The general increase in prices and fall in the purchasing value of money stands at 3 per cent

The Bank of England has said it thinks inflation peaked at the end of 2017 and will fall back to its target of 2% this year.


Up 4.99 per cent from April

Rise adds around £80 a year to the bill for people in average Band D properties.


COUNCIL TAX/GOVERNMENT CUTS: “Councils are under incredible pressure to fund services, and they face Government cuts which have in some ways forced them into the situation of having to put up council tax,” says Professor Spencer.

“There’s scope for changes in economic policy - to try and alleviate the situation in which councils find themselves in.”

BREXIT EFFECT: “The Brexit type effect is undoubtedly true.

“Import price is higher, which is feeding through to higher inflation.

“There’s a lot of uncertainty still around Brexit which leads to weakness in the pound, which leads to higher import prices.

“So it’s not domestically generated inflation, it’s more from imports. Resolving Brexit is going to help.”

LOW WAGES AND IN-WORK POVERTY: “There are issues there around the state of the economy and the rise of low paid work. These seem to be quite endemic problems.

“If you look at Leeds, there’s still a number of low paid workers within Leeds.

“If you are in those jobs with not much opportunity for progressing, and your wages are pretty stable and they are not rising by as much as inflation, you are going to face a lot of pressure.”

He said Leeds council’s Living Wage pledge for its own employees is a positive development, but it would be good if this could lead to “a campaign within the city to try and encourage other employers to follow suit as well...and not just park people on the minimum age”.

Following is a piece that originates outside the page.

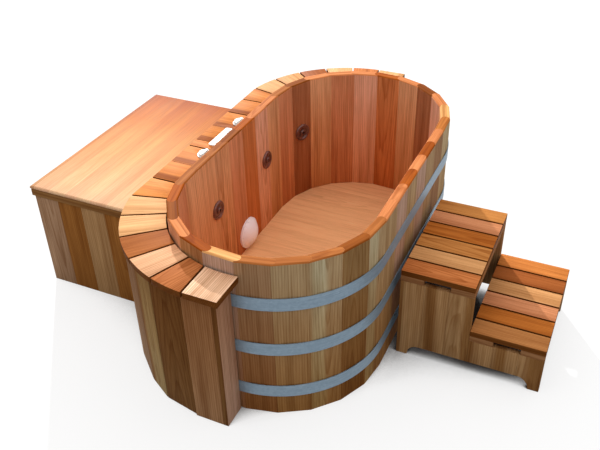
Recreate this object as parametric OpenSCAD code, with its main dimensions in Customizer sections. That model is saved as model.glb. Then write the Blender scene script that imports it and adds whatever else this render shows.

He adds that in terms of inward investment the city should try and ensure “that the jobs which are created are jobs which pay higher levels of wages and offer good prospects”.

“There are still marked inequalities within the city and stark differences between [inner city communities] and the more prosperous areas,” he says.

“I think Leeds in many ways is in a better position than a lot of cities because it does have some high paid jobs which others don’t.

“The financial and tech sector within Leeds gives it some ability to grow high paid jobs.

“But certainly [at the moment] that gap is not closing.”

CHANGING CONSUMER NEEDS: “Because the services which we regard as necessary for life evolve over time, and those things have a price, we have to then pay for those things.

“The range of goods and services available has also increased significantly over the last 20 years, so there are so many more restaurants, more cinemas, more supermarkets, more gas and electricity providers. There is choice.

“The Office for National Statistics has a basket of representative goods, and it’s interesting to see how that has evolved over time.

“A digital media player (for example Apple TV or Amazon Fire TV) now are included as part of that.

“We wouldn’t have dreamt of that 20 years ago, but now it’s seen as a basic requirement for living in 21st century Britain.”